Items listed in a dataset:

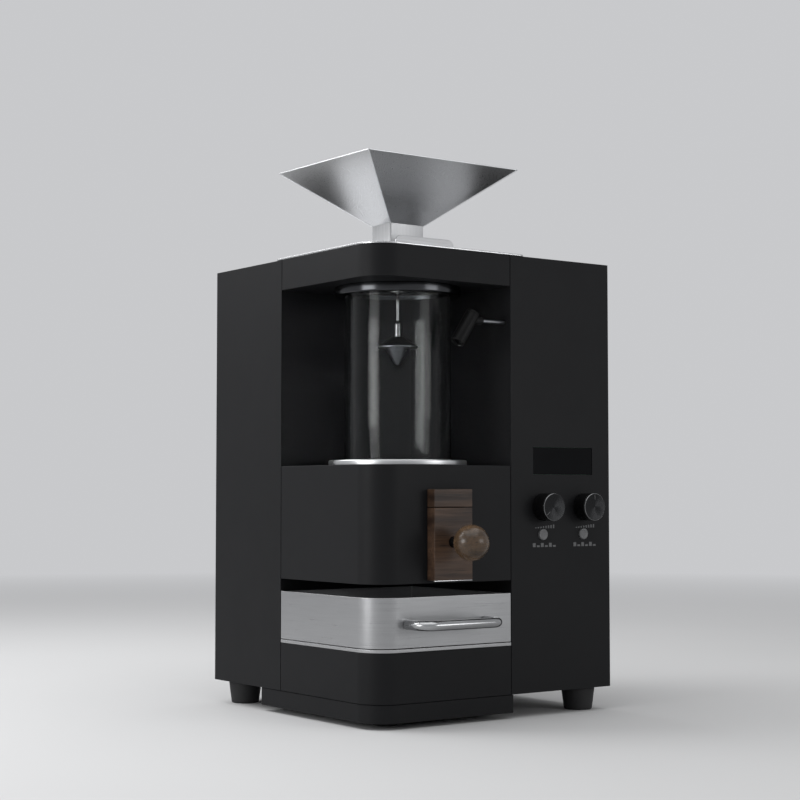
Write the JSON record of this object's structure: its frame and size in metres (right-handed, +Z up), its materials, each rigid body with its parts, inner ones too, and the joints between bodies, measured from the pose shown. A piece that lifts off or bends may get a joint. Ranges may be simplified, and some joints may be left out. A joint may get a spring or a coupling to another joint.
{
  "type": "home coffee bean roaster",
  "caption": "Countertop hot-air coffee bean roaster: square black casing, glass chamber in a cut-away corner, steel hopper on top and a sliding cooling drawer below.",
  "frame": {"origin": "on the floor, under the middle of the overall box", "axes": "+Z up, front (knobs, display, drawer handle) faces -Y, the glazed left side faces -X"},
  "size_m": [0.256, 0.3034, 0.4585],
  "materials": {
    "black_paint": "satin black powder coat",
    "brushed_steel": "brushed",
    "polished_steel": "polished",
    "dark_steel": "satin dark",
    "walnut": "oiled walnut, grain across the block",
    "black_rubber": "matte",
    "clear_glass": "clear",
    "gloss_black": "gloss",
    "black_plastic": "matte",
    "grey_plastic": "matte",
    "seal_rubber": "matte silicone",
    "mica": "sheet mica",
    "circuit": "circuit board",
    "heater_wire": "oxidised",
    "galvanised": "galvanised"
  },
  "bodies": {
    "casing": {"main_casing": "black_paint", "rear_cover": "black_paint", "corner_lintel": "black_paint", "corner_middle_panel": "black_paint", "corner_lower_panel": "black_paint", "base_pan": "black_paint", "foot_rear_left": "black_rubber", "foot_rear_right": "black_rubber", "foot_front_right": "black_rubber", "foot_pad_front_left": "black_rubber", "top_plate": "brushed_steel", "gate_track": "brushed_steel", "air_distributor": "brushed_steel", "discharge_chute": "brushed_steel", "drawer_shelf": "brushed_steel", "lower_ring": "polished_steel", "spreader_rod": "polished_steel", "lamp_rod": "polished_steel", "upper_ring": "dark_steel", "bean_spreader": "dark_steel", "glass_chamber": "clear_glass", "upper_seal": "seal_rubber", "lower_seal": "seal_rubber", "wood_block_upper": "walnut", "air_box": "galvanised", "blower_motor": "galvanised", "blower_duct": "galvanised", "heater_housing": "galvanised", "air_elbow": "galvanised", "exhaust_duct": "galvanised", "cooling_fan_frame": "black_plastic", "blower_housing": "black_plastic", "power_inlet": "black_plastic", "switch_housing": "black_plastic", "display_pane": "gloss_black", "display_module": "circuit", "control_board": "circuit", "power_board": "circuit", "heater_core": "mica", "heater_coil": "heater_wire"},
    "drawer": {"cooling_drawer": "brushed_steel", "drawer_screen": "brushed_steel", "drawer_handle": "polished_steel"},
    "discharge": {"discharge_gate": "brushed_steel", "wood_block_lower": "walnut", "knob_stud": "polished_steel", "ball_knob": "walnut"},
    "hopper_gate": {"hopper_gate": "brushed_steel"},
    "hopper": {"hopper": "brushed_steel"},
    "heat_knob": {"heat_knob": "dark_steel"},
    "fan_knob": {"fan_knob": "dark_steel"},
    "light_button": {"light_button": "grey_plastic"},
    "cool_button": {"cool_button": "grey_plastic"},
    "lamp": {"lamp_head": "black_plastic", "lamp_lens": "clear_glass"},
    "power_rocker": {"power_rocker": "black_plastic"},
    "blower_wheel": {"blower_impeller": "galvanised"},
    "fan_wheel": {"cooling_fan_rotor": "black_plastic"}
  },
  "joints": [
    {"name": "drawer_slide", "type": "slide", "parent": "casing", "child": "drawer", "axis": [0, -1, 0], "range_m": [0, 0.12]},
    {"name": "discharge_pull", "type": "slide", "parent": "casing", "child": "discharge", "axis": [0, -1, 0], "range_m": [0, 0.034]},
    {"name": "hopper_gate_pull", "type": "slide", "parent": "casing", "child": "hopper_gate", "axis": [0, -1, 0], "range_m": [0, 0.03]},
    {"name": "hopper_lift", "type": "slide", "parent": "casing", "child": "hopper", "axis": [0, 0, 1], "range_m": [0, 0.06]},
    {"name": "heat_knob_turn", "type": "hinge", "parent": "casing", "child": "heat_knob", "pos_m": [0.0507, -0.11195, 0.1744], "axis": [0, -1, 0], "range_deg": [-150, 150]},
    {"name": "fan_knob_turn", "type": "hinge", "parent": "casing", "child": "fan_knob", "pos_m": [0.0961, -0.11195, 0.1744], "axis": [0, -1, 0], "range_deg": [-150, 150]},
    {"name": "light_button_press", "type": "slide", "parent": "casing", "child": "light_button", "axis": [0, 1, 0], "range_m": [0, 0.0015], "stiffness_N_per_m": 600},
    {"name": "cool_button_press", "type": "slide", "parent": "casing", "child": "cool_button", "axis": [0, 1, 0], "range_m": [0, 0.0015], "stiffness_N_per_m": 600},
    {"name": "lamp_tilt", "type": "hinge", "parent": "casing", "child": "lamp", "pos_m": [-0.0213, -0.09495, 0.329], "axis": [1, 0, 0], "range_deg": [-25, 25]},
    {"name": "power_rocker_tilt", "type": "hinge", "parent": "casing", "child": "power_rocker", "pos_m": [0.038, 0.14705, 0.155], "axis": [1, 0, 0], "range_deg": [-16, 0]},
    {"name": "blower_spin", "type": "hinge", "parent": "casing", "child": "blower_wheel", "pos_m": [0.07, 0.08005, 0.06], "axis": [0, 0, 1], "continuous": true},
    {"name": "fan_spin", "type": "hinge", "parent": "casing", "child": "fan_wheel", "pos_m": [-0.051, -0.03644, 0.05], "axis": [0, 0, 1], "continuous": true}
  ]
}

---

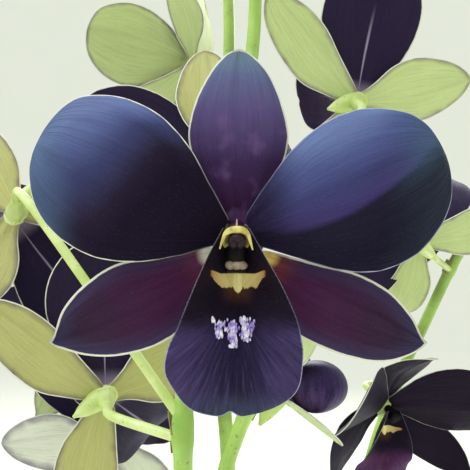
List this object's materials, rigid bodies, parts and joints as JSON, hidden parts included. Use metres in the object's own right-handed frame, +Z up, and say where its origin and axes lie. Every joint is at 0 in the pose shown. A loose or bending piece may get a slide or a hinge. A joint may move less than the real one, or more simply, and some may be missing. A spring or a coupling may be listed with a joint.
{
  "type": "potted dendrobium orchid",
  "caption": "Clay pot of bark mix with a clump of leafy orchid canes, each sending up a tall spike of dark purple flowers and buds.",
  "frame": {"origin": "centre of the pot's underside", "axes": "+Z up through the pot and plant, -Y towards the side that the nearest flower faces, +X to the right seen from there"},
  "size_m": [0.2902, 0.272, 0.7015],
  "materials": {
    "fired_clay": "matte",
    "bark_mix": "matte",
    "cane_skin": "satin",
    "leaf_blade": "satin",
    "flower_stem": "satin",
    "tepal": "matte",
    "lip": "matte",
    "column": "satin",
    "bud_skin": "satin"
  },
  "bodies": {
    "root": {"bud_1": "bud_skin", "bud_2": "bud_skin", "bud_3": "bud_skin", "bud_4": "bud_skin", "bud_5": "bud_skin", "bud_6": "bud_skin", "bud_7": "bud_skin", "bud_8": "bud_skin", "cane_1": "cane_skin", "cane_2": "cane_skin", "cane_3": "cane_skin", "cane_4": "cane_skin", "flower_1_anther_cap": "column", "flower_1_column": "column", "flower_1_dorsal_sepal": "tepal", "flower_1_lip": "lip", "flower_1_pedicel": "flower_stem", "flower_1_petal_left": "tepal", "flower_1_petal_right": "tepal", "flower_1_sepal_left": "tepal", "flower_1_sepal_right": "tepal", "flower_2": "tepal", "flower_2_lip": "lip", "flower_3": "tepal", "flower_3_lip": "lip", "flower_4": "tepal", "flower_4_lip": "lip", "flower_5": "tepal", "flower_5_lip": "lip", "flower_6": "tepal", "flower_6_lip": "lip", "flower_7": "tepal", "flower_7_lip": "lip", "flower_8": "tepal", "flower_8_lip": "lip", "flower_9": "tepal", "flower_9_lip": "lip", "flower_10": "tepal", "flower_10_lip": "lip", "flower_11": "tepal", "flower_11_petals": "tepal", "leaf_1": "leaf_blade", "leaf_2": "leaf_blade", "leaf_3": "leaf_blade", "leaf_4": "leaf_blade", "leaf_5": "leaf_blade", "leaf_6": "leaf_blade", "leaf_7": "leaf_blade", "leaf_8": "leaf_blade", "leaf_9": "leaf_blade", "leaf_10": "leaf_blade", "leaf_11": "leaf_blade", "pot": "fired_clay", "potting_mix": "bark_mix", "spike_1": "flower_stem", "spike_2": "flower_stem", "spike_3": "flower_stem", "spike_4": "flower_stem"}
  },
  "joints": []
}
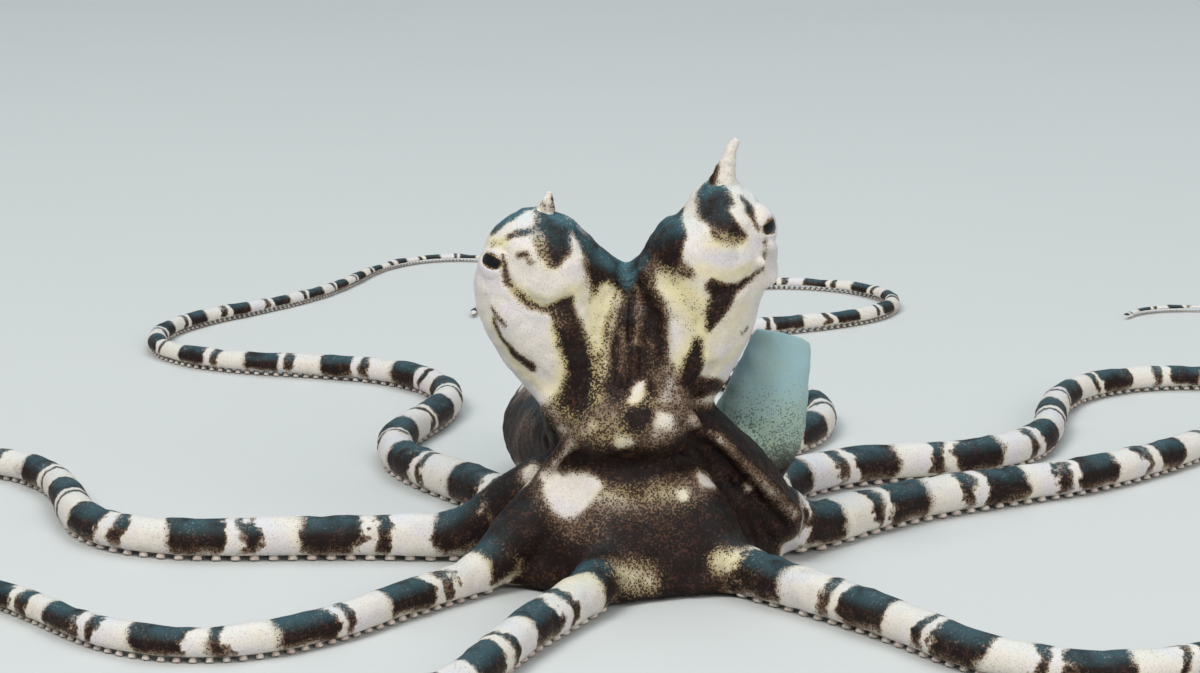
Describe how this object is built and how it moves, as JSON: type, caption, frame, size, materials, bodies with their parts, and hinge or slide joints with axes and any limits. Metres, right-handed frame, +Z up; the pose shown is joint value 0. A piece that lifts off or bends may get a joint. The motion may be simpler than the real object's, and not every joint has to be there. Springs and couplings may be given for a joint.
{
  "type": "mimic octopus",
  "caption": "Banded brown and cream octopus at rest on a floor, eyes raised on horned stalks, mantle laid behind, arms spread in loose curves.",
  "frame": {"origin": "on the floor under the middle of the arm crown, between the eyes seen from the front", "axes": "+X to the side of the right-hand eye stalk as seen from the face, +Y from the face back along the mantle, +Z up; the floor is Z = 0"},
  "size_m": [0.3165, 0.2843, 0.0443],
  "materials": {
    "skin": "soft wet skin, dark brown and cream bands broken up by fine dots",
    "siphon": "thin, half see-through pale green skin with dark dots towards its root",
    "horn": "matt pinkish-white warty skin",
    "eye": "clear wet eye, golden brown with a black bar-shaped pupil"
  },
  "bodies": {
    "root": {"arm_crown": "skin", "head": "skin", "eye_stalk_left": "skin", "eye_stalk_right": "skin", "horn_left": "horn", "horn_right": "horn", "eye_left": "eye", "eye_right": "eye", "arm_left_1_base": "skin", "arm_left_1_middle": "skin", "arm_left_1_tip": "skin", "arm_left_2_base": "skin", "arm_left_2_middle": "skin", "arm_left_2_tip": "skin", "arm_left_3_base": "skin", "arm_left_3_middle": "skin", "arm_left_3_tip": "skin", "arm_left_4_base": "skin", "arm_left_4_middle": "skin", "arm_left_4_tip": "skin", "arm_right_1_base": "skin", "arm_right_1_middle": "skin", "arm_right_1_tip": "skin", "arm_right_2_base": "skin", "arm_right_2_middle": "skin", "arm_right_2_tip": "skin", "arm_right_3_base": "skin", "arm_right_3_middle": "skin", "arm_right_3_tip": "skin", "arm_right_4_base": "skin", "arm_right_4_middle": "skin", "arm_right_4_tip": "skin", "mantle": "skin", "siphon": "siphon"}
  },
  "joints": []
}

## [Aim]
Where a line holds "each", copy it out.

## [Exercise response]
Write the JSON record of this object's structure: its frame and size in metres (right-handed, +Z up), its materials, each rigid body with its parts, inner ones too, and the joints between bodies, measured from the pose shown. A piece that lifts off or bends may get a joint. Ranges may be simplified, and some joints may be left out. A joint may get a spring or a coupling to another joint.
  "caption": "Clay pot of bark mix with a clump of leafy orchid canes, each sending up a tall spike of dark purple flowers and buds.",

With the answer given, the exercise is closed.